Ladies and Gentlemen:

     I have acted as legal counsel to Regis Corporation (the "Borrower") in
connection with the preparation, execution and delivery of an Amendment No.1 to
Amended and Restated Credit Agreement (the "Credit Agreement") dated as of
September  , 1998, by and between the Borrower, the Lenders signatory thereto
from time to time, and LaSalle National Bank, as Agent for the Lenders (the
"Agent"), replacement Revolving Credit Notes dated September  ,1998, payable to
each of the Lenders: and the Term Loan C Note payable to Lasalle National Bank
(the Credit Agreement, ~ Replacement Revolving Credit Notes and the Term Loan C
Note are collectively refereed to herein as the "Loan Documents"). In connection
with that representation, I have examined the Articles of Incorporation and
Bylaws of the Borrower and its Subsidiaries, the corporation records of the
meetings of the Board of Directors of said corporations, the Credit Agreement,
the replacement Revolving Credit Notes and the Term Loan C Note and such other
documents, records, instruments, laws and regulations, and have made such
inquiries, as I have deemed appropriate for purposes of this opinion. Except for
the signatures on behalf of the Borrower on the Credit Agreement, the
Replacement Revolving Credit Notes and the Term Loan C Note, I have assumed and
not independently verified that all signatures on all signed documents are
genuine. All defined terms used herein, except as otherwise defined herein, are
used with the same meaning as defined in or used in the Credit Agreement.





September __, 1998
Page 2


     Based on the foregoing, and relying thereon, I am of the opinion that under
current law:

     I.    Each of the Borrower and its Subsidiaries is a corporation duly
incorporated, validly existing and in good standing under the laws of its state
of incorporation, and is in good standing, duly licensed and qualified to
transact business in all jurisdictions where the character of the property owned
or leased by it or the nature of the business transacted by it makes such
licensing or qualification necessary. Each of the Borrower and its Subsidiaries
has all requisite power and authority, corporate or otherwise, to conduct its
business and to own its properties, and to execute, deliver and perform all of
its obligations under the Credit Agreement.

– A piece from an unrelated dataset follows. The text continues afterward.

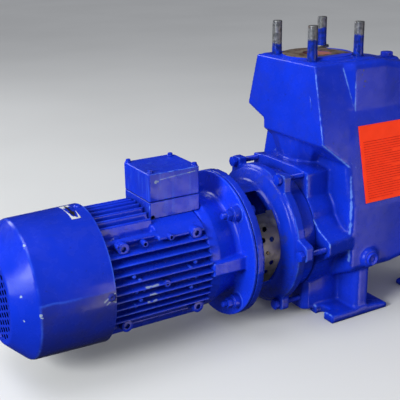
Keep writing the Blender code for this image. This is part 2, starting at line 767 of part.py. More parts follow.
def make_webs():
    """Walls under the drum that take the two lower bolts and run back to the rear legs."""
    webs = []
    for side in (-1, 1):
        plan = ((CASING_BACK_X, 0.0440), (CASING_BACK_X, 0.0740), (CASING_BACK_X + 0.0090, 0.0805),
                (LEG_BACK_X + 0.0020, 0.0805), (LEG_BACK_X + 0.0020, 0.0440))
        rings = [[(x, side * y, z) for x, y in plan] for z in (WEB_LOW_Z, -0.0620)]
        webs.append(loft(f"web_{side}", rings))
    return webs


def make_feet(name, mirror, leg_reach):
    """Slotted foot plates with their legs, toes tapering; mirrored for the suction end."""
    def along(x):
        return 2 * FEET_CENTRE_X - x if mirror else x

    inner = FOOT_HALF_SPAN - FOOT_WIDTH
    top = -SHAFT_HEIGHT + FOOT_THICKNESS
    toe_top = -SHAFT_HEIGHT + TOE_THICKNESS
    outline = [
        (FOOT_TIP_X, -SHAFT_HEIGHT), (FOOT_TOE_X, -SHAFT_HEIGHT), (FOOT_TOE_X, toe_top),
        (LEG_FRONT_X + 0.010, top), (FOOT_TIP_X, top),
    ]
    pieces = []
    for side in (-1, 1):
        rings = [[(along(x), side * y, z) for x, z in outline] for y in (inner, FOOT_HALF_SPAN)]
        foot = loft(f"{name}_{side}", rings)
        ends = sorted((along(FOOT_TIP_X - 0.01), along(SLOT_END_X)))
        slot = box(f"{name}_slot_{side}", (ends[0], side * SLOT_Y - SLOT_HALF_WIDTH, -0.16),
                   (ends[1], side * SLOT_Y + SLOT_HALF_WIDTH, -0.1))
        cut(foot, slot)
        pieces.append(foot)
        plan = (
            (LEG_BACK_X, 0.0400),
            (LEG_BACK_X, leg_reach - LEG_CORNER),
            (LEG_BACK_X + LEG_CORNER * 0.3, leg_reach - LEG_CORNER * 0.3),
            (LEG_BACK_X + LEG_CORNER, leg_reach),
            (LEG_FRONT_X, leg_reach),
            (LEG_FRONT_X, 0.0400),
        )
        rings = [[(along(x), side * y, z) for x, y in plan] for z in (0.0080 - SHAFT_HEIGHT, LEG_TOP_Z)]
        pieces.append(loft(f"{name}_leg_{side}", rings))
    return pieces


def make_pump_casing():
    casing = make_body()
    join(casing, make_tower())
    join(casing, make_throat())
    join(casing, make_volute_housing())
    join(casing, *make_feet("rear", False, REAR_LEG_REACH))
    join(casing, *make_feet("front", True, FRONT_LEG_REACH))
    join(casing, *make_webs())
    join(casing, box("discharge_pad", (0.1490, -0.0720, DECK_Z - 0.0100), (0.2740, 0.0720, PAD_Z)))
    face_base = DECK_Z - 0.0050
    join(casing, rod("raised_face", RAISED_FACE_RADIUS, (DISCHARGE_X, 0, face_base), (0, 0, 1),
                     PORT_FACE_Z - face_base, segments=48))
    flange_x = SUCTION_FACE_X - SUCTION_FLANGE_THICKNESS
    join(casing, rod("suction_neck", SUCTION_NECK_RADIUS, (0.4200, 0, SUCTION_Z), (1, 0, 0),
                     flange_x - 0.4180, segments=32))
    join(casing, rod("suction_flange", SUCTION_FLANGE_RADIUS, (flange_x, 0, SUCTION_Z), (1, 0, 0),
                     SUCTION_FLANGE_THICKNESS, segments=48))
    join(casing, rod("drain_boss", DRAIN_BOSS_RADIUS, (DRAIN_X, DRAIN_FACE_Y + 0.0230, DRAIN_Z), (0, -1, 0),
                     0.0230, segments=24))
    join(casing, rod("fill_boss", 0.0210, (FILL_PLUG_X, 0, 0.2600), (0, 0, 1), FILL_BOSS_TOP_Z - 0.2600,
                     segments=20))
    cut(casing, rod("discharge_port", DISCHARGE_BORE_RADIUS, (DISCHARGE_X, 0, 0.1900), (0, 0, 1), 0.13,
                    segments=32))
    cut(casing, rod("suction_port", SUCTION_BORE_RADIUS, (0.4000, 0, SUCTION_Z), (1, 0, 0), 0.10,
                    segments=32))


def make_discharge_studs():
    """Four studs; an old washer lies round the last one, on the rim of the raised face."""
    base = PAD_Z + GAP
    half = STUD_PITCH / 2
    number = 0
    for across in (-1, 1):
        for forward in (-1, 1):
            number += 1
            place = (DISCHARGE_X + forward * half, across * half, base)
            rod(f"discharge_stud_{number}", STUD_RADIUS, place, (0, 0, 1), STUD_TOP_Z - base, "bare_steel",
                16)
    low = PORT_FACE_Z + GAP
    ring = rod("stud_washer", 0.0130, (DISCHARGE_X + half, half, low), (0, 0, 1), 0.0040, "bare_steel", 20)
    cut(ring, rod("washer_hole", STUD_RADIUS + GAP, (DISCHARGE_X + half, half, low - 0.01), (0, 0, 1), 0.03,
                  segments=16))


def make_suction_studs():
    base = SUCTION_FACE_X + GAP
    number = 0
    for across in (-1, 1):
        for up in (-1, 1):
            number += 1
            place = (base, across * STUD_PITCH / 2, SUCTION_Z + up * STUD_PITCH / 2)
            rod(f"suction_stud_{number}", STUD_RADIUS, place, (1, 0, 0), SUCTION_STUD_LENGTH - GAP,
                "bare_steel")


def make_front_cover():
    base = BODY_END_X + GAP
    rod("front_cover", COVER_RADIUS, (base, 0, COVER_Z), (1, 0, 0), COVER_THICKNESS, segments=40)
    for i in range(4):
        y, z = on_circle(COVER_RADIUS - 0.0130, 45 + 90 * i)
        stack(f"cover_bolt_{i + 1}", ((0.0, HEX_RADIUS, 6), (0.0080, HEX_RADIUS, 6)),
              (base + COVER_THICKNESS + GAP, y, z + COVER_Z), (1, 0, 0), "cast_blue")


def make_plugs():
    stack("fill_plug", ((0.0, 0.0125, 0), (0.0015, 0.0125, 0), (0.0015, 0.0113, 6), (0.0085, 0.0113, 6)),
          (FILL_PLUG_X, 0, FILL_BOSS_TOP_Z + GAP), (0, 0, 1), "cast_blue")
    stack("drain_plug", ((0.0, 0.0118, 0), (0.0030, 0.0115, 0), (0.0040, 0.0105, 0)),
          (DRAIN_X, DRAIN_FACE_Y - GAP, DRAIN_Z), (0, -1, 0), "cast_blue")


def make_side_label():
    """A thin plate on the flared near side of the chamber."""
    rise = BODY_WAIST_Z - BODY_HIP_Z
    run = BODY_HIP_HALF_WIDTH - BODY_WAIST_HALF_WIDTH
    length = math.hypot(rise, run)
    down = Vector((0, -run / length, -rise / length))
    outward = Vector((0, -rise / length, run / length))
    corner = Vector((0.2170, -BODY_WAIST_HALF_WIDTH, BODY_WAIST_Z)) + down * 0.0280
    width = Vector((0.1050, 0, 0))
    height = down * 0.1290
    rings = []
    for lift in (GAP, 0.0011):
        start = corner + outward * lift
        rings.append([start, start + width, start + width + height, start + height])
    loft("side_label", rings, "label_orange")


clear_scene()
FRAME = add_frame()
make_fan_cowl()
make_fan_grille()
make_fan()
make_fan_shaft()
make_rear_end_shield()
make_motor_frame()
make_drive_end_shield()
make_terminal_box()
make_flange_bolts()
make_adapter_bracket()
make_guards()
make_pump_shaft()
make_seal_plate()
make_bracket_bolts()
make_pump_casing()
make_discharge_studs()
make_suction_studs()
make_front_cover()
make_plugs()
make_side_label()
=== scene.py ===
"""Looks of the self-priming centrifugal pump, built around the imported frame.

Lengths are metres. Places are given in the shaft frame, as in the part: the shaft is the X axis and
x = 0 is the motor-side face of the motor flange. place() turns them into the row frame.
"""
import math
import random

import bmesh
import bpy
from mathutils import Matrix, Vector


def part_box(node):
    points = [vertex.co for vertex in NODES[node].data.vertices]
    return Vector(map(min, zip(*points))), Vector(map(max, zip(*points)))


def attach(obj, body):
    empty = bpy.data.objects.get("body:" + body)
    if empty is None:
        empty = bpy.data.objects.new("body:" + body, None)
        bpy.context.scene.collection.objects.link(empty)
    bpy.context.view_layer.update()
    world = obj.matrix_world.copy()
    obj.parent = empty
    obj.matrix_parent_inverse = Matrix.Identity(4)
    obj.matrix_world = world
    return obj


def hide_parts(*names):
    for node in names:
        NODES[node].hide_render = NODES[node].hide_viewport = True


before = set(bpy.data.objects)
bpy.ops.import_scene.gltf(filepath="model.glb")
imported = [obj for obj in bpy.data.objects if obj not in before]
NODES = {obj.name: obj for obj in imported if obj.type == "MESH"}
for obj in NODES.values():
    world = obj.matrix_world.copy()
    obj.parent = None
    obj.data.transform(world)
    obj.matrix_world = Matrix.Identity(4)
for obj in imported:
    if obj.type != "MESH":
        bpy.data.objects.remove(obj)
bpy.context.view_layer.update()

TAU = 2 * math.pi
SIDES = (("near", -1), ("far", 1))

# Sizes of the part that the looks build on

MID_X = 0.07285
SHAFT_HEIGHT = 0.140
PORT_FACE_Z = 0.3027
RAISED_FACE_RADIUS = 0.0595
DISCHARGE_X = 0.2105
DISCHARGE_BORE_RADIUS = 0.0250
DISCHARGE_FLOOR_Z = 0.1905
SUCTION_Z = 0.1600
SUCTION_FACE_X = 0.4820
SUCTION_BORE_RADIUS = 0.0325
SUCTION_FLOOR_X = 0.4005
STUD_RADIUS = 0.0085
BOLT_RADIUS = 0.0050
COWL_FRONT_X = -0.2314
COWL_FRONT_RADIUS = 0.1102
COWL_CORNER_X = -0.3451
COWL_CORNER_RADIUS = 0.1077
COWL_END_X = -0.3783
COWL_END_RADIUS = 0.0754
COWL_WALL = 0.0020


def place(x, y, z):
    """A point of the shaft frame in the row frame."""
    return Vector((x - MID_X, y, z + SHAFT_HEIGHT))


def add_object(name, data):
    made = bpy.data.objects.new(name, data)
    bpy.context.scene.collection.objects.link(made)
    return made


def end_of(node, axis, far=False):
    """The middle of one end of a node: the low end along an axis, or the high one."""
    low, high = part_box(node)
    spot = (low + high) / 2
    spot[axis] = high[axis] if far else low[axis]
    return spot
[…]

     II.   The execution, delivery and performance by the Borrower of the Loan
Documents and all documents relating to the Loan Documents have been duly
authorized by all necessary action and do not (i) require any consent or
approval of the stockholders of any entity, or any consent or approval by any
governmental entity, or any consent or approval of any party to any indenture,
instrument or agreement known to me to which the Borrower or any of its
Subsidiaries is a party or by which any of them or their property may be bound,
(ii) violate any provision of any law, rule or regulation, order or decree
presently in effect having applicability to the Borrower, (iii) to the best of
my knowledge, conflict with, result in a breach of or constitute a default under
any indenture or loan or credit agreement or any other agreement, lease or
instrument to which the Borrower or any of its Subsidiaries is a party or by
which any of them or their properties may be bound or affected, or (iv) result
in or require the creating or imposition of any mortgage, deed or trust, pledge,
lien, security interest, or other charge or encumbrance of any nature (other
than in favor of the Lenders) upon or with respect to any of the properties now
owned or hereafter acquired by the Borrower and its Subsidiaries.

     III.  The Credit Agreement constitutes the legal, valid and binding
obligations of the Borrower and is enforceable against the Borrower in
accordance with its terms, subject only to the application of bankruptcy,
insolvency, moratorium, reorganization and other laws affecting creditors'
rights generally and to usual equity principles. Each of the Loan Documents has
been duly executed and delivered by the Borrower.

     IV.   To the best of my knowledge, there are no actions, suits or
proceedings pending or threatened against the Borrower or any of its
Subsidiaries before any court or governmental entity which, if determined
adversely to the Borrower or any of its Subsidiaries, could have a material
adverse effect on the financial condition, properties or operations of the
Borrower or any of its Subsidiaries.





September __,1998
Page 3


     V.    Borrower is not an "investment company" registered or required to be
registered under the Investment Company Act of 1940, as amended, or, to our
knowledge, controlled by such a company.

     VI.   Borrower is not a "holding company" or a "subsidiary company" of a
"holding company" or an "AFFILIATE" of a "holding company" within the meaning
of the Public Utility Holding Company Act of 1935, as amended.